Got married, moving to France

Wait, am I crazy? I have been asking myself this question repeatedly over the last several weeks. I am ecstatically happy to be married to Patrick, and to have been able to get married with my family present and accounted for ... but I am just as emphatically NOT happy that he is already back in France, waiting for me as I begin the LONG process of obtaining my long-stay spouse visa. Seriously, a bureaucratic nightmare. Absolutely ridiculous amounts of paperwork and long wait times for processing. Blech.

By the time all of this comes together, and assuming I can get out of my lease and out from under my car payments ... I will go to France, two cats in tow, to this tiny village in the Auvergnes, and collapse into the waiting arms of my husband. Much mushiness and sexiness will ensue, but eventually we will wear ourselves out, and then I will have to face the fact that, no longer in my home country - I will be THE OUTSIDER. Even worse, THE AMERICAN. La Canourgue is not the type of place where there are a bunch of American expats just bumming around - I will be a genuine oddity to these people. Patrick himself is enough of an upset ("A Parisian? Who lived in the States for 15+ years? Mon Dieu!!") , but I have a feeling it is going to be a little tough to win friends and influence people, especially in a tongue I haven't spoken on a daily basis for about 10 years, and which I was NEVER fluent in. So, again - am I insane?
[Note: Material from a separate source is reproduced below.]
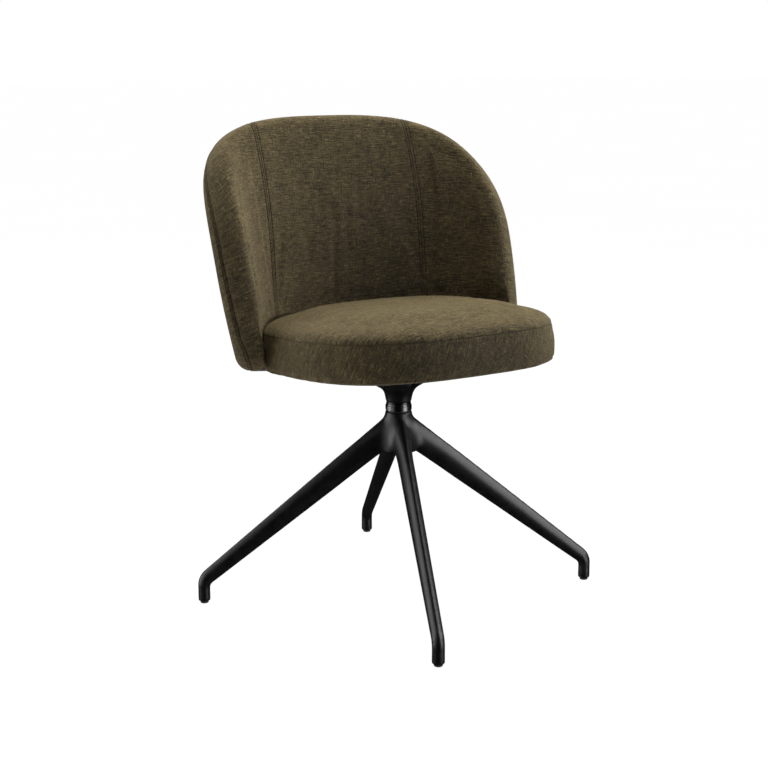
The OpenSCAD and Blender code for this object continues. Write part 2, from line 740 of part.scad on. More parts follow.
// Front cover: the sitter's side and the rolled rim, up to the seam round the outside
module backrest_front_cover() {
    r = back_half_t;
    inner_r = back_half_t - cover_t;
    color(cloth_olive) difference() {
        back_skin(-r,
            concat(face_out(-r), rim_arc(r, 0, front_seam_angle, rim_steps),
                rim_arc(inner_r, front_seam_angle, 0, rim_steps), face_in(-inner_r)),
            -inner_r);
        for (b = bracket_angles) bracket_slot(b);
    }
}

module backrest_rear_cover() {
    r = back_half_t;
    inner_r = back_half_t - cover_t;
    color(cloth_olive) back_skin(inner_r,
        concat(face_out(inner_r), rim_arc(inner_r, 180, rear_seam_angle, rear_rim_steps),
            rim_arc(r, rear_seam_angle, 180, rear_rim_steps), face_in(r)),
        r);
}

// Frame of a bracket: its bend lies along the seat, where the upright meets the plane below the lining
seat_up = [0, sin(seat_tilt), cos(seat_tilt)];
function without(v, axis) = unit(v - axis * (v * axis));
function bracket_along(b) = without(back_along(b, rim_low_z + bracket_h / 2), seat_up);
function bracket_normal(b) = without(back_normal(b, rim_low_z + bracket_h / 2), bracket_along(b));
function bracket_up(b) = cross(bracket_along(b), bracket_normal(b));
function bracket_corner(b) = let (
        p = back_point(b, rim_low_z + bracket_h / 2) + bracket_normal(b) * (shell_front_w + bracket_sink),
        drop = seat_up * (p - [0, 0, seat_z]) + lining_t + bracket_t
    ) p - bracket_up(b) * drop / (seat_up * bracket_up(b));

// Reach of a level flange: forward from its bend to the edge of the pan, and its lap
function seat_xy(p) = [p[0], p[1] * cos(seat_tilt) - (p[2] - seat_z) * sin(seat_tilt)];
function in_pan(p) = let (
        rear = p[1] > seat_middle_y,
        e = rear ? rear_squareness : front_squareness,
        reach = (rear ? seat_rear - seat_middle_y : seat_front + seat_middle_y) - pan_inset,
        half_w = seat_w / 2 - pan_inset
    ) pow(abs(p[0]) / half_w, e) + pow(abs(p[1] - seat_middle_y) / reach, e) < 1;
function pan_distance(b, s = 0) = in_pan(seat_xy(bracket_corner(b) - cross(seat_up, bracket_along(b)) * s))
    ? s : pan_distance(b, s + reach_step);
function bracket_reach(b) = pan_distance(b) + bracket_lap;

function frame_of(x, y, z, o) = [[x[0], y[0], z[0], o[0]], [x[1], y[1], z[1], o[1]], [x[2], y[2], z[2], o[2]],
    [0, 0, 0, 1]];

module in_upright(b) {
    multmatrix(frame_of(bracket_along(b), bracket_normal(b), bracket_up(b), bracket_corner(b))) children();
}

module in_level(b) {
    to_rear = cross(seat_up, bracket_along(b));
    multmatrix(frame_of(bracket_along(b), to_rear, seat_up, bracket_corner(b))) children();
}

module at_upright_screws(b) {
    in_upright(b) for (side = [-1, 1]) translate([side * screw_side_x, -bracket_t, upright_screw_h])
        rotate([-90, 0, 0]) children();
}

module at_level_screws(b) {
    in_level(b) for (side = [-1, 1])
        translate([side * screw_side_x, level_screw_in - bracket_reach(b), 0]) children();
}

// Room for the upright flange and its screws in the cover and the foam, and a flat for it in the shell
module bracket_slot(b) {
    slot_w = bracket_w + 2 * slot_gap;
    slot_depth = bracket_t + screw_head_h + bracket_sink + 2 * slot_gap;
    in_upright(b) translate([-slot_w / 2, bracket_sink + slot_gap - slot_depth, -overrun])
        cube([slot_w, slot_depth, bracket_h + slot_gap + overrun]);
}

module bracket_seat(b) {
    flat_w = bracket_w + 2 * running_gap;
    in_upright(b) translate([-flat_w / 2, -shell_t, -overrun])
        cube([flat_w, shell_t, bracket_h + running_gap + overrun]);
}

// Side view of a bent bracket: level flange under the pan, upright flange against the shell
function bracket_profile(b) = let (
        lie = atan2(-seat_up * bracket_normal(b), seat_up * bracket_up(b)),
        to_rear = [cos(lie), sin(lie)],
        rise = [-sin(lie), cos(lie)],
        bend = rise * bracket_t - to_rear * (bracket_t * (1 - sin(lie)) / cos(lie))
    ) [[0, 0], [0, bracket_h], [-bracket_t, bracket_h], bend, rise * bracket_t - to_rear * bracket_reach(b),
        -to_rear * bracket_reach(b)];

module back_brackets() {
    color(plain_steel) for (b = bracket_angles) difference() {
        multmatrix(frame_of(bracket_normal(b), bracket_up(b), bracket_along(b), bracket_corner(b)))
            translate([0, 0, -bracket_w / 2]) linear_extrude(height = bracket_w) polygon(bracket_profile(b));
        at_upright_screws(b) translate([0, 0, -overrun])
            cylinder(h = bracket_t + 2 * overrun, r = screw_r, $fn = round_fn);
        at_level_screws(b) translate([0, 0, -overrun])
            cylinder(h = bracket_t + 2 * overrun, r = screw_r, $fn = round_fn);
    }
}

// A wood screw: pan head below the plate, shank up through it
module screw(length) {
    union() {
        translate([0, 0, -screw_head_h]) cylinder(h = screw_head_h, r = screw_head_r, $fn = round_fn);
        cylinder(h = length, r = screw_r, $fn = round_fn);
    }
}

module bracket_screws() {
    color(plain_steel) for (b = bracket_angles) {
        at_upright_screws(b) screw(upright_screw_l);
        at_level_screws(b) screw(level_screw_l);
    }
}

base_casting();
foot_glide_1();
foot_glide_2();
foot_glide_3();
foot_glide_4();
upper_bush();
lower_bush();
swivel_collar();
thrust_washer();
hub_cap();
spindle();
spindle_washer();
spindle_circlip();
seat_spider();
spider_bolts();
seat_nuts();
seat_pan();
seat_lining();
seat_foam();
seat_cover();
back_brackets();
bracket_screws();
backrest_shell();
backrest_front_foam();
backrest_rear_foam();
backrest_front_cover();
backrest_rear_cover();
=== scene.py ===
import math

import bmesh
import bpy
import numpy as np
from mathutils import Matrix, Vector
from mathutils.kdtree import KDTree


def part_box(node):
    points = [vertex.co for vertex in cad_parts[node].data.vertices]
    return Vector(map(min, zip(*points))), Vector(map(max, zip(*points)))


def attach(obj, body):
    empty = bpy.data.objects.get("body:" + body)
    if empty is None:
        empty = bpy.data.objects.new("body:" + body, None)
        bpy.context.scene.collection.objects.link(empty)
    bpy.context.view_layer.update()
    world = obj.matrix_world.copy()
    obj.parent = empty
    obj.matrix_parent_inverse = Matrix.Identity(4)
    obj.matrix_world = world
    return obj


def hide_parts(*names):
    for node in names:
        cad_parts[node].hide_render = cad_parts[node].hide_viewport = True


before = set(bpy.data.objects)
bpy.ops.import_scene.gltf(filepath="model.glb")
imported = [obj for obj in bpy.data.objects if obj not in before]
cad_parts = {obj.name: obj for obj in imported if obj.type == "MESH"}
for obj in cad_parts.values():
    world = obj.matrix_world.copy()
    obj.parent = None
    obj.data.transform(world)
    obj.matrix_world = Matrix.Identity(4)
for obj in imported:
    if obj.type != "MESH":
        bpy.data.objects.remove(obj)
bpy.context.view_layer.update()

# Foot glides
# Four black nylon glides, moulded, each pushed up into the end of a foot by its stem.
# The pads are the only thing that touches the floor.
nylon_black = (0.022, 0.022, 0.023, 1)
nylon_worn = (0.045, 0.045, 0.046, 1)
nylon_matt = (0.42, 0.6)
nylon_grain_h = 0.00006
glides = ["foot_glide_1", "foot_glide_2", "foot_glide_3", "foot_glide_4"]


def new_finish(name):
    finish = bpy.data.materials.new(name)
    finish.use_nodes = True
    tree = finish.node_tree
    tree.nodes.clear()
    shader = tree.nodes.new("ShaderNodeBsdfPrincipled")
    out = tree.nodes.new("ShaderNodeOutputMaterial")
    tree.links.new(shader.outputs["BSDF"], out.inputs["Surface"])
    return finish, tree, shader


def feed(tree, value, socket):
    if isinstance(value, bpy.types.NodeSocket):
        tree.links.new(value, socket)
    else:
        socket.default_value = value


def add(tree, kind, sockets=None, **settings):
    made = tree.nodes.new("ShaderNode" + kind)
    for key, value in settings.items():
        setattr(made, key, value)
    for key, value in (sockets or {}).items():
        feed(tree, value, made.inputs[key])
    return made


def on_part(tree):
    return add(tree, "TexCoord").outputs["Object"]


def surface(tree, shader, colour, roughness, normal):
    """Gives a finish its colour, how matt it is and its fine relief."""
    feed(tree, colour, shader.inputs["Base Color"])
    feed(tree, roughness, shader.inputs["Roughness"])
    feed(tree, normal, shader.inputs["Normal"])


def noise(tree, where, scale, detail=3.0, roughness=0.55):
    sockets = {"Vector": where, "Scale": scale, "Detail": detail, "Roughness": roughness}
    return add(tree, "TexNoise", sockets).outputs["Fac"]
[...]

I don't want this to sound like I am not excited - I am. Immeasurably. My heart does the excited little bump-bump dance every time I stop and think, oh, my God. I'm really going to live with my husband in France. Holy shit. I am going out into the world to start a new part of my life, and that is damned exciting. Being married in and of itself is exciting - I certainly waited long enough to pick someone! But underneath the excitement and positivity of the whole situation, there is definitely a small little smidgen of panic and doubt. I am struggling to keep that smidgen as tiny as possible, and also to shove it out of my way. I am not listening to its little voice, taunting me and trying to deposit pockets of unease into my everyday thoughts. If I can avoid making eye contact, so to speak, then the tragedies and troubles it predicts will never come to pass.

I suppose this is normal for anyone making a big move. Even though you know it doesn't have to be, it feels like forever.

I've never been so far from my tribe. My people. My family. For 34 years, I have been within driving distance (and usually within 10 miles). It will be mighty strange to walk roads that are nowhere near where they physically reside. To see places they don't share. To speak in a language that isn't theirs. Ours.

In a way, it will be the first time in my life I have been a real adult. I dread it, and I can't wait. I'm exhilarated and afraid. I'm hopeful.